What is the relationship between the empirical variance from the sampled data and its true variance?

Question

To simplify my question, assume that I independently sampled $M$ data points $\{x\}_{i=1}^M$ from Gaussian distribution $N(\mu,\sigma^2)$. I can use $\{x\}_{i=1}^M$ to calculate its mean $\hat{\mu}$ and the $\hat{\sigma}$. My question is that what is the relation between the $\sigma$, $\hat{\sigma}$ and $M$? If $M$ increases, $\hat{\sigma}$ increases or decrease to $\sigma$? Can the result be extended to more general case like other distributions?

I ask this question, because in machine-learning/data-mining we may have many different algorithms/methods (saying 3 algorithms) to finish one task. In experiments, we can choose one algorithm and run one time and has the precision 90%. We can run it another time and the precision may be 92%. Each algorithm can be independently run $\beta$ times with $\beta$ precision results averaged, thus the variance of $\beta$ results can also be calculated. Then, we compare the average precision and variance for each algorithm, and the algorithm with higher average precision and smaller variance is the best. So how to choose $\beta$? If $\beta=5$ is very small, the variance may be not well calculated. If $\beta=5000$ is very big, then running $1000$ times is computationally expensive.

Answer 1

When you say, you compute $\hat{\mu}$ and $\hat{\sigma}$ I am assuming you are using the standard formulas for samples.
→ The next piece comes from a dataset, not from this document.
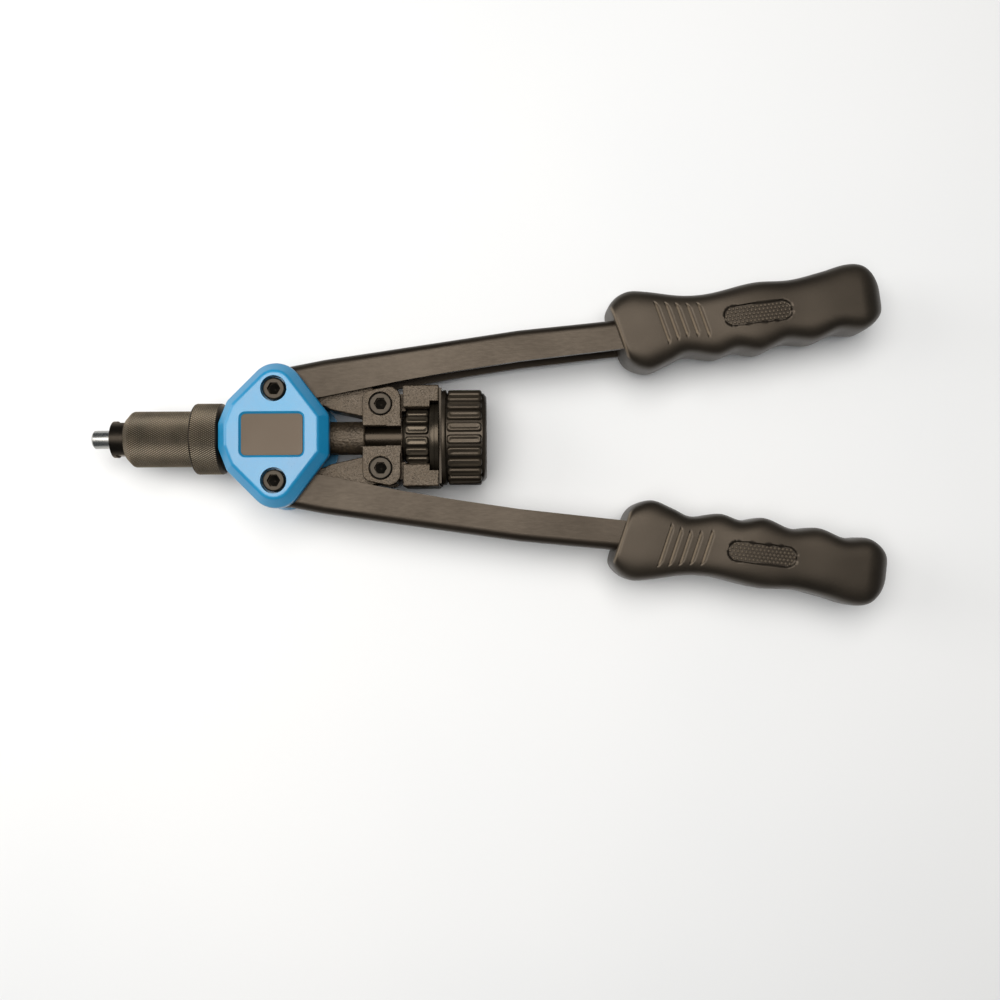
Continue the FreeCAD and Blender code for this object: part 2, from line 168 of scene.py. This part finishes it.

These formulas give you an estimate of the true mean and standard deviation and have the property that they are consistent, this is, one can show that they converge to the true mean and standard deviation when $M\rightarrow\infty$

As you pointed out in the second paragraph, having a small $\beta$ is like having a small $M$, so we know very little about how good of an estimate will $\hat{\mu}$ and $\hat{\sigma}$ be. The larger the $\beta$, the better, of course there is a tradeoff, as in any empirical work, someitmes you just have to deal with the fact that you don't have a big enough sample. Sometimes, as in your case, it means you will need more computing power.

Answer 2

First, to establish notation, consider process A, giving observations $X_1, X_2, \dots, X_n,$ on $n$ independent runs, with $X_i\text{ iid } \operatorname{Norm}(\mu_X, \sigma_Y).$ Then $S_X^2 = \frac{1}{n-1}\sum_{i=1}^n (X_i - \bar X)^2,$ where $\bar X = \frac{1}{n}\sum_{i=1}^n X_i,$ has $(n-1)S_X^2/\sigma_X^2 \sim \operatorname{Chisq}(\mathrm{df}=n-1).$

Confidence Interval for a Population Variance or SD. Thus a 95% confidence interval (CI) for $\sigma_X^2$ is of the form $\left((n-1)S_X^2/U, (n-1)S_X^2/L\right),$ where $U$ and $L$ cut probability $2.5\%$ from the upper and lower tails, respectively, of $\operatorname{Chisq}(n-1).$ And a CI for $\sigma_X$ is found by taking square roots of the endpoints of the CI for $\sigma_X^2.$

As $n$ increases, such confidence intervals become narrower, indicating progressively better precision in estimating $\sigma_X$ with increasing $n$. However, this improvement occurs relatively slowly. In particular, if $\sigma_X = 10,$ then average lengths of such CIs for $\sigma_X$ with $n = 5, 10,$ and $20$ are about $21, 11,$ and $6,$ respectively. As I tell my students: "Sample variances are very variable."

Variance-Ratio tests for comparing population variances. One of your main purposes seems to be to compare the variances of two processes A and B giving observations $X_i$ and $Y_i,$ respectively, by looking at ratios $S_X^2/S_Y^2.$ Such ratios have the well known variance-ratio or F distribution (with $\nu_A = n_A -1$ numerator degrees of freedom and $\nu_B = n_B -1$ denominator degrees of freedom).

However, tests comparing sample variances from small samples in this way have notoriously poor 'power'; that is, poor ability to distinguish between corresponding population variances. For example, if $n_A = n_B = 5,$ (five runs with each process), then the ratio of the larger sample variance to the smaller has to be above $9.6$ to $1$ in order to be significantly distinct at the $5\%$ level of significance. If $\sigma_Y = 2\sigma_X$ (so that the ratio of population standard deviations is $2:1$ and the ratio of population variances is $4:1$), the you have about $1$ chance in $5$ of confirming inequality with an F-test.

You can read more about 'F-tests' in the Wikipedia article, and there are several papers on the Internet about the 'power of variance-ratio tests'.